## Exercise objective
Write out all of the data exactly as it appears.
---+---
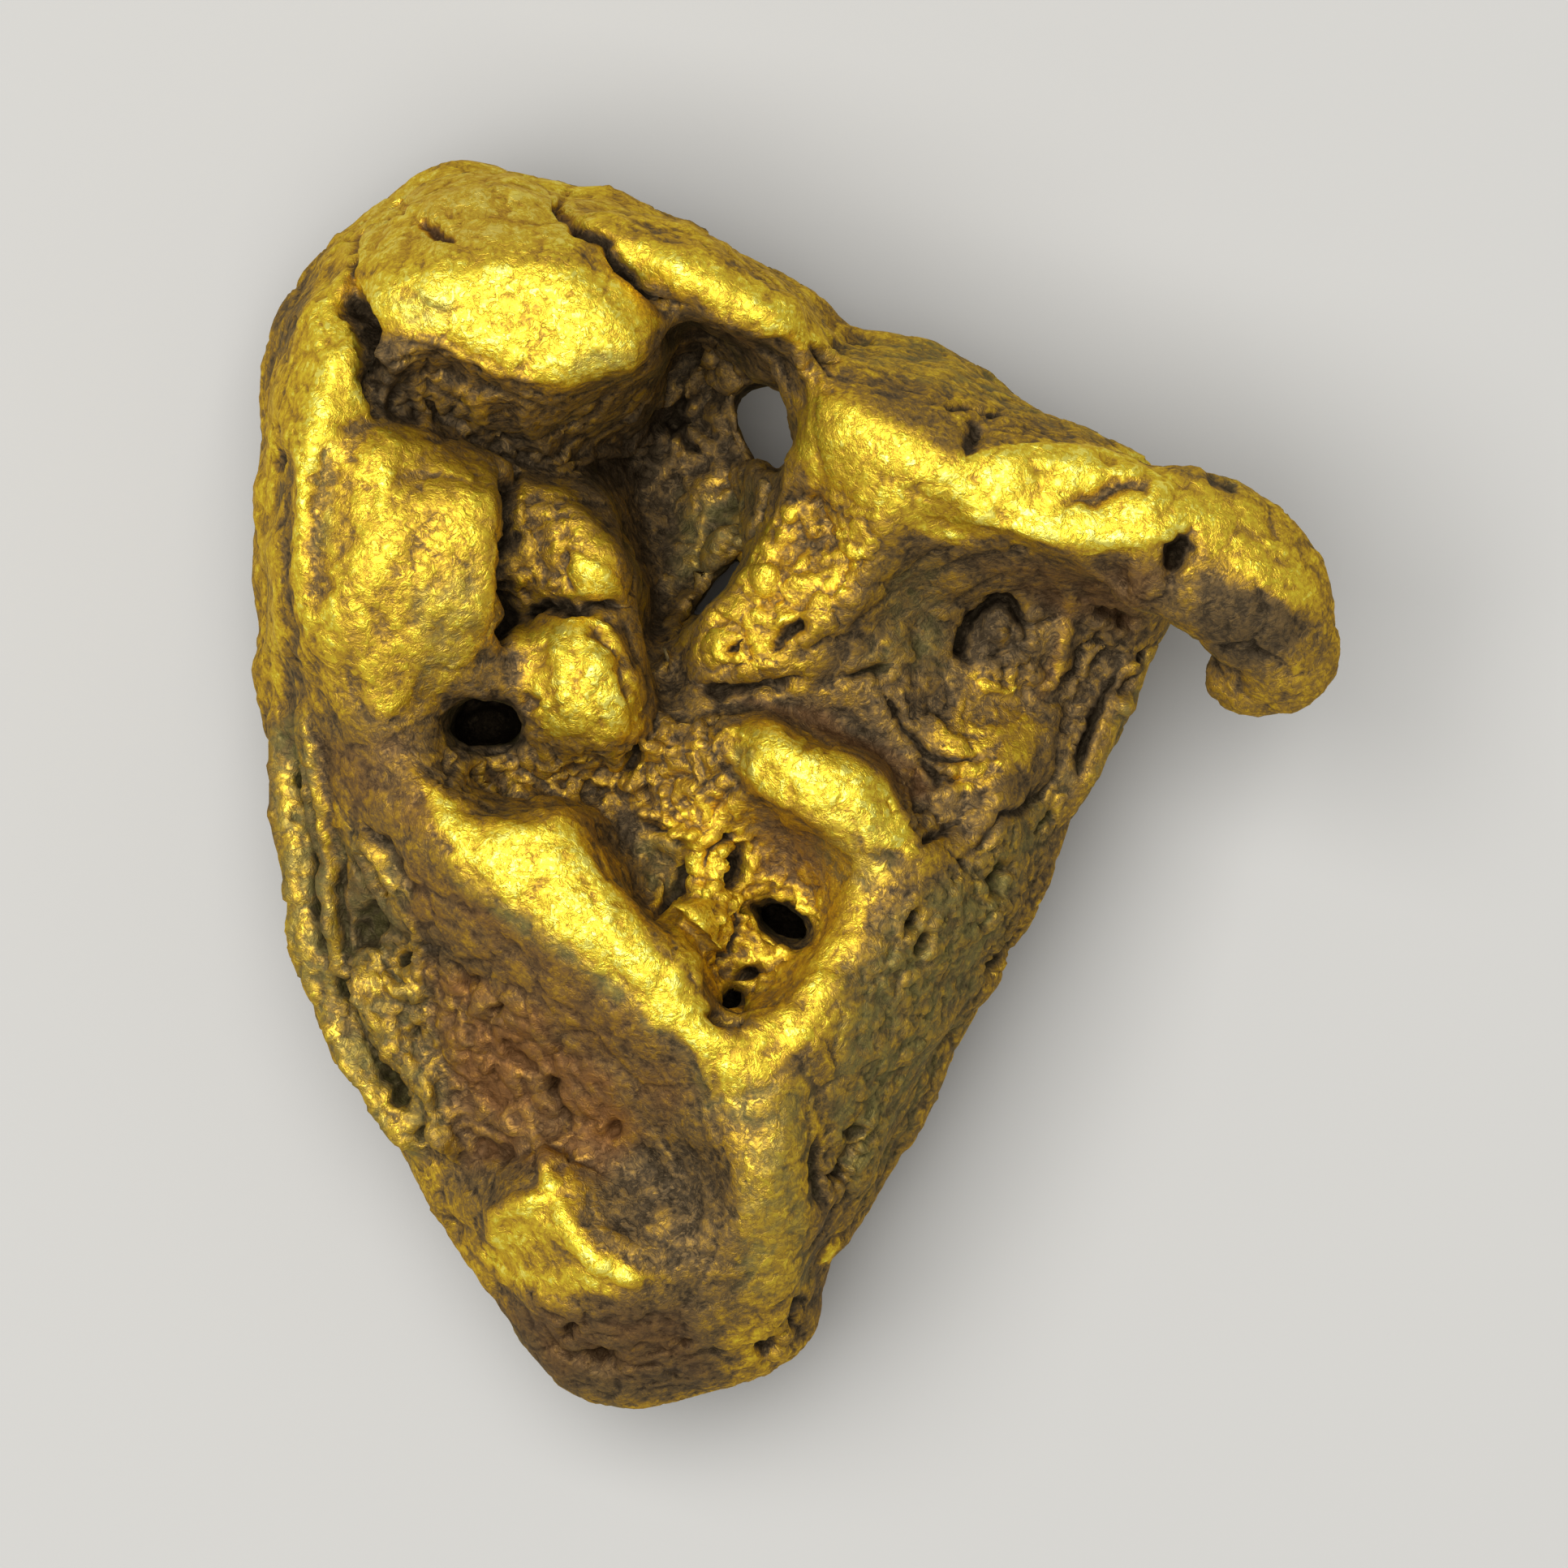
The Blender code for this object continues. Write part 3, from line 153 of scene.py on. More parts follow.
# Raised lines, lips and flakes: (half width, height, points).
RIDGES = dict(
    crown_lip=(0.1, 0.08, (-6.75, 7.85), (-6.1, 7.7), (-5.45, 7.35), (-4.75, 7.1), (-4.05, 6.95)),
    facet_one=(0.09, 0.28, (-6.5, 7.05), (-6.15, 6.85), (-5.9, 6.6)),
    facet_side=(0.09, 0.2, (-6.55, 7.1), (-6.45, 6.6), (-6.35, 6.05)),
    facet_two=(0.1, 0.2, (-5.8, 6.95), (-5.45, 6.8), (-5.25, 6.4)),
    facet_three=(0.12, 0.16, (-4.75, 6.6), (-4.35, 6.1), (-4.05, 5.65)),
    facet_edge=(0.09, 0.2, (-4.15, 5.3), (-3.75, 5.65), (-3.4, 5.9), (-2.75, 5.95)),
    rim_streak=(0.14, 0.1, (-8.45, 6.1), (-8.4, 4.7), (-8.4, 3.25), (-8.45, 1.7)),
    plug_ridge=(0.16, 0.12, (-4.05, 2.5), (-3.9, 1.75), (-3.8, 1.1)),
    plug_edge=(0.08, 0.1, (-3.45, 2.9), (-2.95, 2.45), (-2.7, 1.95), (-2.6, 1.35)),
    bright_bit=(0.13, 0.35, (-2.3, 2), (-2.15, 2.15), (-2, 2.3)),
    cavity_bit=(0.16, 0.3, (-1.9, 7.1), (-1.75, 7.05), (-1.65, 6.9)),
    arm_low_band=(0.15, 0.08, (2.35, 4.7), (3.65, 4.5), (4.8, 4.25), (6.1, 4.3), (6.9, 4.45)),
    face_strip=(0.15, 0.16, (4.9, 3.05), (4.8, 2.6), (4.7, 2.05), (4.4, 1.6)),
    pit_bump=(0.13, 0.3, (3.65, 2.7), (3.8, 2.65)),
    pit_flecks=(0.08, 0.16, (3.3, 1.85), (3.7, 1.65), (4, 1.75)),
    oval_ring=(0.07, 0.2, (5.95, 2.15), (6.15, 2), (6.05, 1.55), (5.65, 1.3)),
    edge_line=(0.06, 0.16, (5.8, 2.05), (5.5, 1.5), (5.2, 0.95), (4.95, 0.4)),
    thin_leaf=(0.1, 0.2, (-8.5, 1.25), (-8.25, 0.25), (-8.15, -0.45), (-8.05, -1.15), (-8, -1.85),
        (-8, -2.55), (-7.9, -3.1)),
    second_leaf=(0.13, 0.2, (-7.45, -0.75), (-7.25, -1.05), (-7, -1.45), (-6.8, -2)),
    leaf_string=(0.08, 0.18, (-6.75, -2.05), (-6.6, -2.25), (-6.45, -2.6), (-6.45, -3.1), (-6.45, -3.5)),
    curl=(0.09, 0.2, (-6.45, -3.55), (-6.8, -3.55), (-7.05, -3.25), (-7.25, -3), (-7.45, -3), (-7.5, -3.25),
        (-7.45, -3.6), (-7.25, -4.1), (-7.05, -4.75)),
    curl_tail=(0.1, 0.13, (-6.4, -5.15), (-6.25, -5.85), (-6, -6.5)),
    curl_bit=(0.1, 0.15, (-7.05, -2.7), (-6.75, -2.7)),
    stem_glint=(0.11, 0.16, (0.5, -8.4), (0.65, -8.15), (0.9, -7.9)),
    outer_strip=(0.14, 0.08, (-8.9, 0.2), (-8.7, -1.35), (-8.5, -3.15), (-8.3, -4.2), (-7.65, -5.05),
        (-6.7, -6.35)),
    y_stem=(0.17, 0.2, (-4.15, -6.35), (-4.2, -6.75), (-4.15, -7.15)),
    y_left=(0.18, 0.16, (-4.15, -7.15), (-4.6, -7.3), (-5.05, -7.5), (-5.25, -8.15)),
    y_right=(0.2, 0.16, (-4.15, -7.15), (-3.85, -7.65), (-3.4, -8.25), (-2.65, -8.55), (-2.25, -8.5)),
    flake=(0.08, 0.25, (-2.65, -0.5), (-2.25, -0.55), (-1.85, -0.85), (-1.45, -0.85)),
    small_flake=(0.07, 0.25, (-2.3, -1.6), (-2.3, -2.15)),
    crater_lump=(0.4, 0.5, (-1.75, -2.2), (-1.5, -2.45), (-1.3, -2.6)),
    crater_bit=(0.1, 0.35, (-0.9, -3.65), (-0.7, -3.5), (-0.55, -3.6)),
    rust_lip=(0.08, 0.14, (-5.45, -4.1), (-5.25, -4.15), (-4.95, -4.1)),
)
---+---
## Result of this task
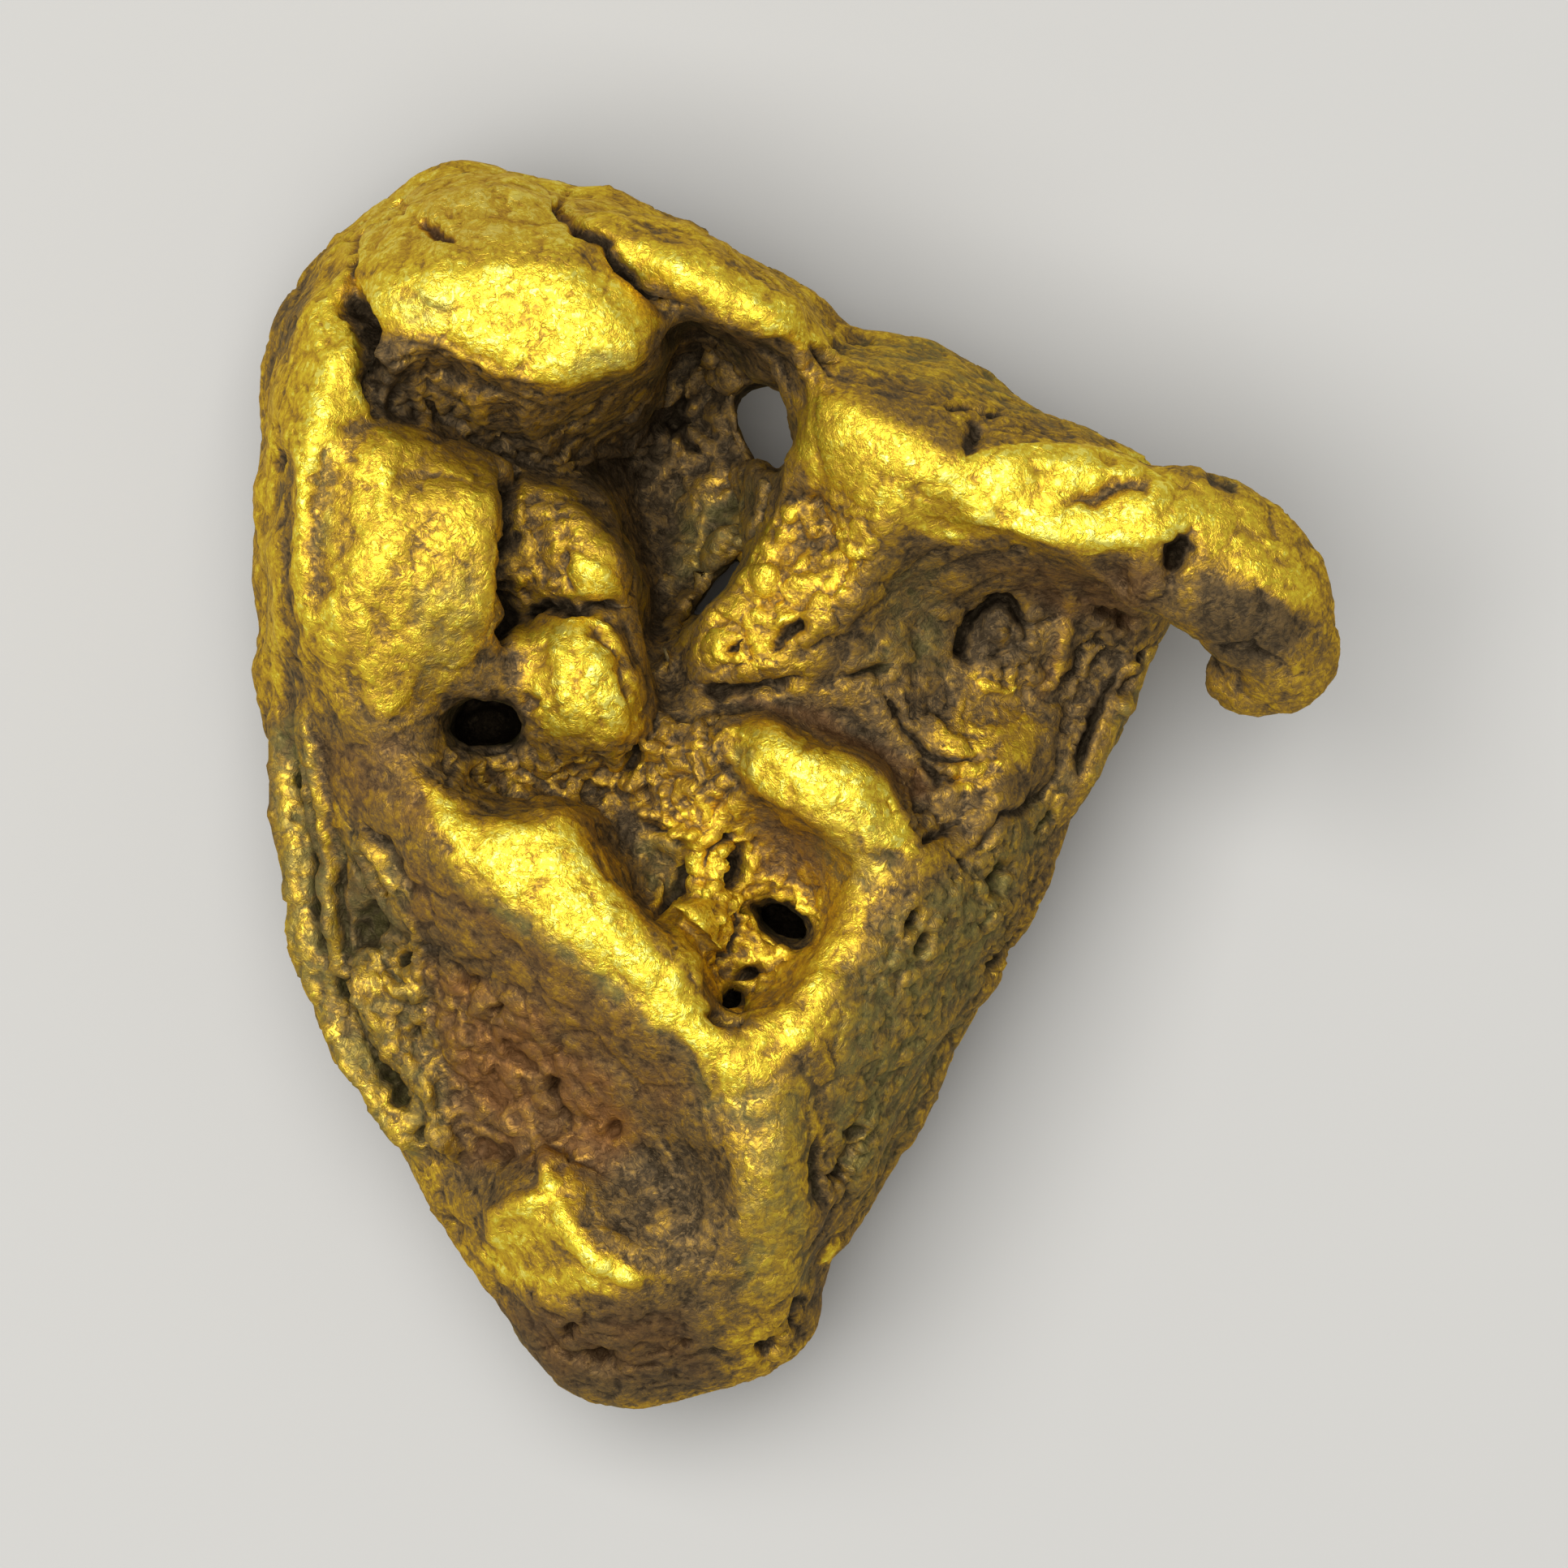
The Blender code for this object continues. Write part 3, from line 153 of scene.py on. More parts follow.
# Raised lines, lips and flakes: (half width, height, points).
RIDGES = dict(
    crown_lip=(0.1, 0.08, (-6.75, 7.85), (-6.1, 7.7), (-5.45, 7.35), (-4.75, 7.1), (-4.05, 6.95)),
    facet_one=(0.09, 0.28, (-6.5, 7.05), (-6.15, 6.85), (-5.9, 6.6)),
    facet_side=(0.09, 0.2, (-6.55, 7.1), (-6.45, 6.6), (-6.35, 6.05)),
    facet_two=(0.1, 0.2, (-5.8, 6.95), (-5.45, 6.8), (-5.25, 6.4)),
    facet_three=(0.12, 0.16, (-4.75, 6.6), (-4.35, 6.1), (-4.05, 5.65)),
    facet_edge=(0.09, 0.2, (-4.15, 5.3), (-3.75, 5.65), (-3.4, 5.9), (-2.75, 5.95)),
    rim_streak=(0.14, 0.1, (-8.45, 6.1), (-8.4, 4.7), (-8.4, 3.25), (-8.45, 1.7)),
    plug_ridge=(0.16, 0.12, (-4.05, 2.5), (-3.9, 1.75), (-3.8, 1.1)),
    plug_edge=(0.08, 0.1, (-3.45, 2.9), (-2.95, 2.45), (-2.7, 1.95), (-2.6, 1.35)),
    bright_bit=(0.13, 0.35, (-2.3, 2), (-2.15, 2.15), (-2, 2.3)),
    cavity_bit=(0.16, 0.3, (-1.9, 7.1), (-1.75, 7.05), (-1.65, 6.9)),
    arm_low_band=(0.15, 0.08, (2.35, 4.7), (3.65, 4.5), (4.8, 4.25), (6.1, 4.3), (6.9, 4.45)),
    face_strip=(0.15, 0.16, (4.9, 3.05), (4.8, 2.6), (4.7, 2.05), (4.4, 1.6)),
    pit_bump=(0.13, 0.3, (3.65, 2.7), (3.8, 2.65)),
    pit_flecks=(0.08, 0.16, (3.3, 1.85), (3.7, 1.65), (4, 1.75)),
    oval_ring=(0.07, 0.2, (5.95, 2.15), (6.15, 2), (6.05, 1.55), (5.65, 1.3)),
    edge_line=(0.06, 0.16, (5.8, 2.05), (5.5, 1.5), (5.2, 0.95), (4.95, 0.4)),
    thin_leaf=(0.1, 0.2, (-8.5, 1.25), (-8.25, 0.25), (-8.15, -0.45), (-8.05, -1.15), (-8, -1.85),
        (-8, -2.55), (-7.9, -3.1)),
    second_leaf=(0.13, 0.2, (-7.45, -0.75), (-7.25, -1.05), (-7, -1.45), (-6.8, -2)),
    leaf_string=(0.08, 0.18, (-6.75, -2.05), (-6.6, -2.25), (-6.45, -2.6), (-6.45, -3.1), (-6.45, -3.5)),
    curl=(0.09, 0.2, (-6.45, -3.55), (-6.8, -3.55), (-7.05, -3.25), (-7.25, -3), (-7.45, -3), (-7.5, -3.25),
        (-7.45, -3.6), (-7.25, -4.1), (-7.05, -4.75)),
    curl_tail=(0.1, 0.13, (-6.4, -5.15), (-6.25, -5.85), (-6, -6.5)),
    curl_bit=(0.1, 0.15, (-7.05, -2.7), (-6.75, -2.7)),
    stem_glint=(0.11, 0.16, (0.5, -8.4), (0.65, -8.15), (0.9, -7.9)),
    outer_strip=(0.14, 0.08, (-8.9, 0.2), (-8.7, -1.35), (-8.5, -3.15), (-8.3, -4.2), (-7.65, -5.05),
        (-6.7, -6.35)),
    y_stem=(0.17, 0.2, (-4.15, -6.35), (-4.2, -6.75), (-4.15, -7.15)),
    y_left=(0.18, 0.16, (-4.15, -7.15), (-4.6, -7.3), (-5.05, -7.5), (-5.25, -8.15)),
    y_right=(0.2, 0.16, (-4.15, -7.15), (-3.85, -7.65), (-3.4, -8.25), (-2.65, -8.55), (-2.25, -8.5)),
    flake=(0.08, 0.25, (-2.65, -0.5), (-2.25, -0.55), (-1.85, -0.85), (-1.45, -0.85)),
    small_flake=(0.07, 0.25, (-2.3, -1.6), (-2.3, -2.15)),
    crater_lump=(0.4, 0.5, (-1.75, -2.2), (-1.5, -2.45), (-1.3, -2.6)),
    crater_bit=(0.1, 0.35, (-0.9, -3.65), (-0.7, -3.5), (-0.55, -3.6)),
    rust_lip=(0.08, 0.14, (-5.45, -4.1), (-5.25, -4.15), (-4.95, -4.1)),
)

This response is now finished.